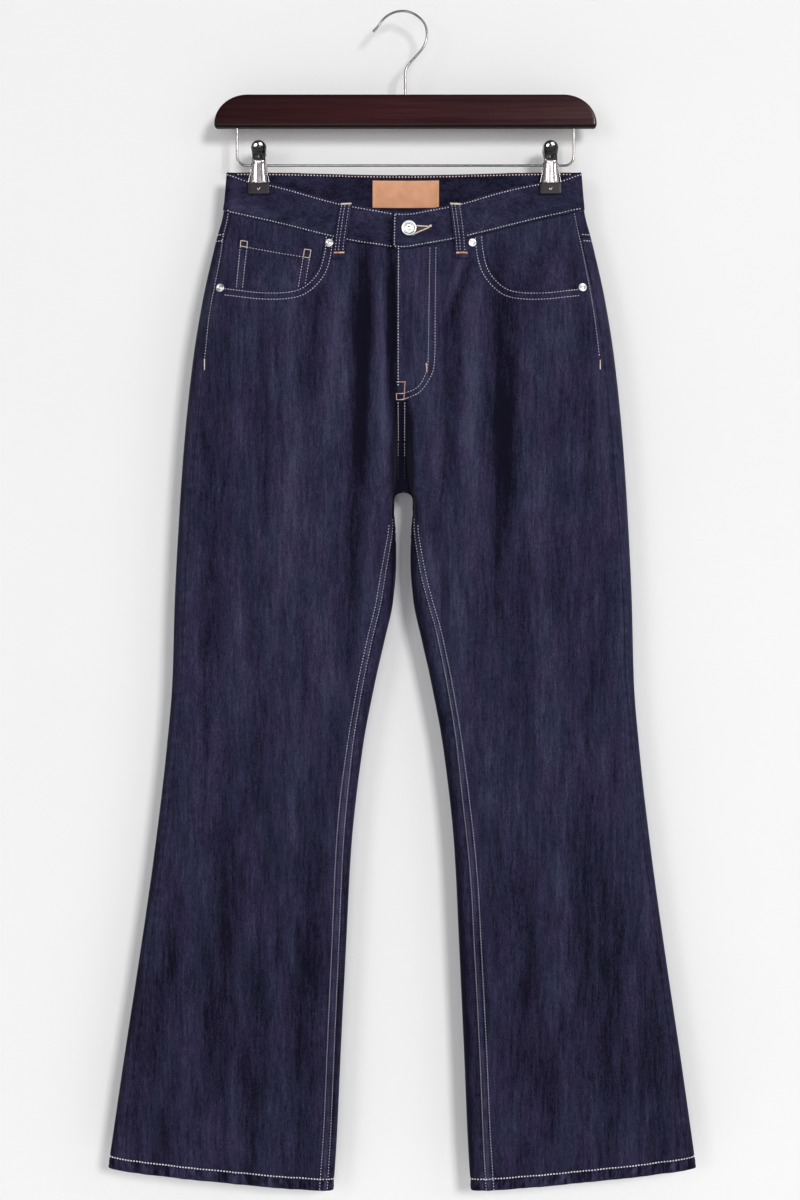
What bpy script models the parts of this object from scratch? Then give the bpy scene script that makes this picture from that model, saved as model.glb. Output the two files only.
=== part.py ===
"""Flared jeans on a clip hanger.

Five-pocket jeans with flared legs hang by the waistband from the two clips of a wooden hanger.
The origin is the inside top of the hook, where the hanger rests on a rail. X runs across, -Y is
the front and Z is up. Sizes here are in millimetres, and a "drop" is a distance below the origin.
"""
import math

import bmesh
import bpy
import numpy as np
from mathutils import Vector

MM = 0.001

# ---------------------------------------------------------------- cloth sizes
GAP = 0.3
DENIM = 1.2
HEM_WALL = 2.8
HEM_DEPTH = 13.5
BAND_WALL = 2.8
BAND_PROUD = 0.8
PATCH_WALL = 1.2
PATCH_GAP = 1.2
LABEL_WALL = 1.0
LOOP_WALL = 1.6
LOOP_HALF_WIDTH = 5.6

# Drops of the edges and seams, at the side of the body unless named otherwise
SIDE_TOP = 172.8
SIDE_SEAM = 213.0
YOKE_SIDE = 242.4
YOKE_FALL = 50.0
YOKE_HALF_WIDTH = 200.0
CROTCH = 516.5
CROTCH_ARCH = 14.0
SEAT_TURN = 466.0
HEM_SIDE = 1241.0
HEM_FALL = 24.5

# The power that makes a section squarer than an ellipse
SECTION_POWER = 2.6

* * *

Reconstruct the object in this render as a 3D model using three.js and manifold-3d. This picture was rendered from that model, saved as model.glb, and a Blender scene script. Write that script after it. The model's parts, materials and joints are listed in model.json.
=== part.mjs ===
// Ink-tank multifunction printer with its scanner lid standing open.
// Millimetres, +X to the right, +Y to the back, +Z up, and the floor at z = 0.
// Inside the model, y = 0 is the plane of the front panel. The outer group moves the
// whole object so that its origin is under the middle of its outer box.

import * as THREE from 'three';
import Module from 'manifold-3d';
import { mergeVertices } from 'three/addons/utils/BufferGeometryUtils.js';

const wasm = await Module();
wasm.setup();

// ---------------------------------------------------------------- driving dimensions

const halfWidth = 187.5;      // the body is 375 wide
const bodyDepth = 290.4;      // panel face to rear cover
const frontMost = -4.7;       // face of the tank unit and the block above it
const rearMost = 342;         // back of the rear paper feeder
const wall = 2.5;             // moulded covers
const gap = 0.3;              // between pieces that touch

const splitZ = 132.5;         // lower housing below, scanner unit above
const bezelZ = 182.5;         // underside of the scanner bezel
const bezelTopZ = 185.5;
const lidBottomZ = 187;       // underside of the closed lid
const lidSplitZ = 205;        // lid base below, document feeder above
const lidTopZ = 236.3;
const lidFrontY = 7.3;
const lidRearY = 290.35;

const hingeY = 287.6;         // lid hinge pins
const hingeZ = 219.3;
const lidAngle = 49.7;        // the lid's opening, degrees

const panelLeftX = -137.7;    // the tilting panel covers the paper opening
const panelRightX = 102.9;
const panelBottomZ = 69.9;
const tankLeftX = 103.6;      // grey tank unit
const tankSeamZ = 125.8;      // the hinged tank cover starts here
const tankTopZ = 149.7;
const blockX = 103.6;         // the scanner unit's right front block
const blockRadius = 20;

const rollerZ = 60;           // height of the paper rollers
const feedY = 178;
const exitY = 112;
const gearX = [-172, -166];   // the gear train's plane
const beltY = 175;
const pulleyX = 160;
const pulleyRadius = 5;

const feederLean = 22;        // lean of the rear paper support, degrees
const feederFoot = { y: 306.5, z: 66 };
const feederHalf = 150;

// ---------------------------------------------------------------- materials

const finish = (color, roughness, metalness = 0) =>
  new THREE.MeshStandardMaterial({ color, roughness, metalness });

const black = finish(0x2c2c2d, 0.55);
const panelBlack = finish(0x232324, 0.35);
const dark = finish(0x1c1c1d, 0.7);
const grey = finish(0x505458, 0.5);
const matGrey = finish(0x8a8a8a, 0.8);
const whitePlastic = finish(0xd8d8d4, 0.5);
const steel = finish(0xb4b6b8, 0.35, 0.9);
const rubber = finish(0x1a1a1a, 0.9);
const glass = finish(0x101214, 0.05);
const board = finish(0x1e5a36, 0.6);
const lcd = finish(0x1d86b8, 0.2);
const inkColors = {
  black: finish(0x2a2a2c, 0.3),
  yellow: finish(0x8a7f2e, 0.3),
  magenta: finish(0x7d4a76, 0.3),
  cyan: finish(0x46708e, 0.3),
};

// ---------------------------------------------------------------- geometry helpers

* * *

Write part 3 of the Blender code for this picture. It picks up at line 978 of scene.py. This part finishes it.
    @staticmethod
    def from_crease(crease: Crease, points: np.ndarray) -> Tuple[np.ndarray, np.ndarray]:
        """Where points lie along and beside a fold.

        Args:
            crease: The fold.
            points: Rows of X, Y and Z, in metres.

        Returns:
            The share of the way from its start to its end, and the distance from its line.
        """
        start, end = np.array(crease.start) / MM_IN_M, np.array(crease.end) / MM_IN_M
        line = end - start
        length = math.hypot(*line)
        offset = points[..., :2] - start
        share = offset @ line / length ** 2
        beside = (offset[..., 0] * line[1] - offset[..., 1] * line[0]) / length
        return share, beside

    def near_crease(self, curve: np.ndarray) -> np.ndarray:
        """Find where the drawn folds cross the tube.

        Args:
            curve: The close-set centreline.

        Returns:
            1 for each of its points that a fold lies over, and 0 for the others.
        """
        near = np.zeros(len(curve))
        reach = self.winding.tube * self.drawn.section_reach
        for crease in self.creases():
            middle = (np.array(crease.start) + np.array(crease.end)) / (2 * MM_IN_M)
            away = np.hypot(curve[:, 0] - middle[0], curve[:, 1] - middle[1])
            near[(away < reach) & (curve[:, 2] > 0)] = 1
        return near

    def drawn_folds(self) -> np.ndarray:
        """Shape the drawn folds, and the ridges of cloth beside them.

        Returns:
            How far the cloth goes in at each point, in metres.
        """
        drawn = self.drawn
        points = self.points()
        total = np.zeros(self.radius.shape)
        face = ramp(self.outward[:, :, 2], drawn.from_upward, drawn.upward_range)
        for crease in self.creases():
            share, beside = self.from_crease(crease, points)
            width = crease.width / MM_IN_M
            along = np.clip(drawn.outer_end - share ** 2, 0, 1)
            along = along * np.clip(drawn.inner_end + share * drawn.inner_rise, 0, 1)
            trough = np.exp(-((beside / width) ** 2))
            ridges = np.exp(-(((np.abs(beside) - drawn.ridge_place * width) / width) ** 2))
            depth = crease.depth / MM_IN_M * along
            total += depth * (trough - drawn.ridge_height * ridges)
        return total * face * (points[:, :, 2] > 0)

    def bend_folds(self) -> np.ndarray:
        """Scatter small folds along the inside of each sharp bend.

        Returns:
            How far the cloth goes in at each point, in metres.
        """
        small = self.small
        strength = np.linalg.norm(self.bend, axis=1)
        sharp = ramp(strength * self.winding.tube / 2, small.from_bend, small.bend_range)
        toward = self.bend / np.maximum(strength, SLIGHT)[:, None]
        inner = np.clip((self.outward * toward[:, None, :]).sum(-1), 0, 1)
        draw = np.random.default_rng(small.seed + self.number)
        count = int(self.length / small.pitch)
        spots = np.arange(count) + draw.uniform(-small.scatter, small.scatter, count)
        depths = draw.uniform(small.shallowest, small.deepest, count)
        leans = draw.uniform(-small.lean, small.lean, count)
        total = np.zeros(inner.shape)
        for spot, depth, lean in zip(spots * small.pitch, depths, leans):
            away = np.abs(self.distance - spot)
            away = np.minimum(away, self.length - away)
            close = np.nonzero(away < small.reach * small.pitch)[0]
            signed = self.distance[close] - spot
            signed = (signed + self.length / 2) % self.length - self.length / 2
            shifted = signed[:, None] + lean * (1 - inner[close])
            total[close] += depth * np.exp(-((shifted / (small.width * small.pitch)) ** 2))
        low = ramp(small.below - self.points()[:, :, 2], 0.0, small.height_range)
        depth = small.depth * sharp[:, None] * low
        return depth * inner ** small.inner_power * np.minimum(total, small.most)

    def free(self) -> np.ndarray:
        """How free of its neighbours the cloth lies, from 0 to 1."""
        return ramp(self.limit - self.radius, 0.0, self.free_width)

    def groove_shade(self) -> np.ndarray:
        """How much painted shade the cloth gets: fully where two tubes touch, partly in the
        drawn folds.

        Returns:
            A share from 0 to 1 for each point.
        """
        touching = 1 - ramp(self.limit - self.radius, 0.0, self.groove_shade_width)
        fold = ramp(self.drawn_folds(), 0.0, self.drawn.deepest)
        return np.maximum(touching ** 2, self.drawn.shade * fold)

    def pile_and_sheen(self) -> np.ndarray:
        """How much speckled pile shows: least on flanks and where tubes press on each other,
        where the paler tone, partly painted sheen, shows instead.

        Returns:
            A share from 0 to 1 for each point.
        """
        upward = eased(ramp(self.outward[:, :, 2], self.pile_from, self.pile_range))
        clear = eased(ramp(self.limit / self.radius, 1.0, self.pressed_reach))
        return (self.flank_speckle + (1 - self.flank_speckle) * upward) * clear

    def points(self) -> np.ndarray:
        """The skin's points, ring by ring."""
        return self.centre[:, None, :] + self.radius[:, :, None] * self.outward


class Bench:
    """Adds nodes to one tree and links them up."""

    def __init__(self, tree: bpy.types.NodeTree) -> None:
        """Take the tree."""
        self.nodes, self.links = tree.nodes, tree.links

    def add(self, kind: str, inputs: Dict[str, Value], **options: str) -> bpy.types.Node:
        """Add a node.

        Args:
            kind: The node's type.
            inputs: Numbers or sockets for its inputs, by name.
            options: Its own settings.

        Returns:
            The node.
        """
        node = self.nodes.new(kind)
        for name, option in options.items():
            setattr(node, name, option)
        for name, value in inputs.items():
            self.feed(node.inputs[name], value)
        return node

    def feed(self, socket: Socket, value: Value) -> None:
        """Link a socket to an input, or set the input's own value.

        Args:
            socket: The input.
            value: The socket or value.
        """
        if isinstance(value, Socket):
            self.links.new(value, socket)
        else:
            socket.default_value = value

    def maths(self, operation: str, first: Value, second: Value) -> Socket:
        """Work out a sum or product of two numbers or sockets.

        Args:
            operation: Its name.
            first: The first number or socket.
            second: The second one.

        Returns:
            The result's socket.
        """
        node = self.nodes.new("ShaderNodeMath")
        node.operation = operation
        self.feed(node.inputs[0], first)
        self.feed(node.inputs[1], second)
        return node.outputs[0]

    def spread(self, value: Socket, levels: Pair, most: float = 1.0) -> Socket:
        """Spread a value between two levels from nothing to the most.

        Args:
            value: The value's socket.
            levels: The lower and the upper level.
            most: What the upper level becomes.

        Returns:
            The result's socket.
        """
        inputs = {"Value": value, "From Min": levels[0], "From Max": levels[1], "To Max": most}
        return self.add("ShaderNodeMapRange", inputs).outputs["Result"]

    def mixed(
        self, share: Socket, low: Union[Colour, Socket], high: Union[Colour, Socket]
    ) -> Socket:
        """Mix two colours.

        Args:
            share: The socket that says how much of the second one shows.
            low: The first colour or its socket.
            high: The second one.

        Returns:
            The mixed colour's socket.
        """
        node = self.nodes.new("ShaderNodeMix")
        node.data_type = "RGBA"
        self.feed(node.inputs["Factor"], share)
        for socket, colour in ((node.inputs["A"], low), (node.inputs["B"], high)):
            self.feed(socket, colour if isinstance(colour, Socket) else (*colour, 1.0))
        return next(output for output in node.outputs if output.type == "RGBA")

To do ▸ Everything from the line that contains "What bpy script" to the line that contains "SECTION_POWER = 2.6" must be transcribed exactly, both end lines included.

Output for this task ▸
What bpy script models the parts of this object from scratch? Then give the bpy scene script that makes this picture from that model, saved as model.glb. Output the two files only.
=== part.py ===
"""Flared jeans on a clip hanger.

Five-pocket jeans with flared legs hang by the waistband from the two clips of a wooden hanger.
The origin is the inside top of the hook, where the hanger rests on a rail. X runs across, -Y is
the front and Z is up. Sizes here are in millimetres, and a "drop" is a distance below the origin.
"""
import math

import bmesh
import bpy
import numpy as np
from mathutils import Vector

MM = 0.001

# ---------------------------------------------------------------- cloth sizes
GAP = 0.3
DENIM = 1.2
HEM_WALL = 2.8
HEM_DEPTH = 13.5
BAND_WALL = 2.8
BAND_PROUD = 0.8
PATCH_WALL = 1.2
PATCH_GAP = 1.2
LABEL_WALL = 1.0
LOOP_WALL = 1.6
LOOP_HALF_WIDTH = 5.6

# Drops of the edges and seams, at the side of the body unless named otherwise
SIDE_TOP = 172.8
SIDE_SEAM = 213.0
YOKE_SIDE = 242.4
YOKE_FALL = 50.0
YOKE_HALF_WIDTH = 200.0
CROTCH = 516.5
CROTCH_ARCH = 14.0
SEAT_TURN = 466.0
HEM_SIDE = 1241.0
HEM_FALL = 24.5

# The power that makes a section squarer than an ellipse
SECTION_POWER = 2.6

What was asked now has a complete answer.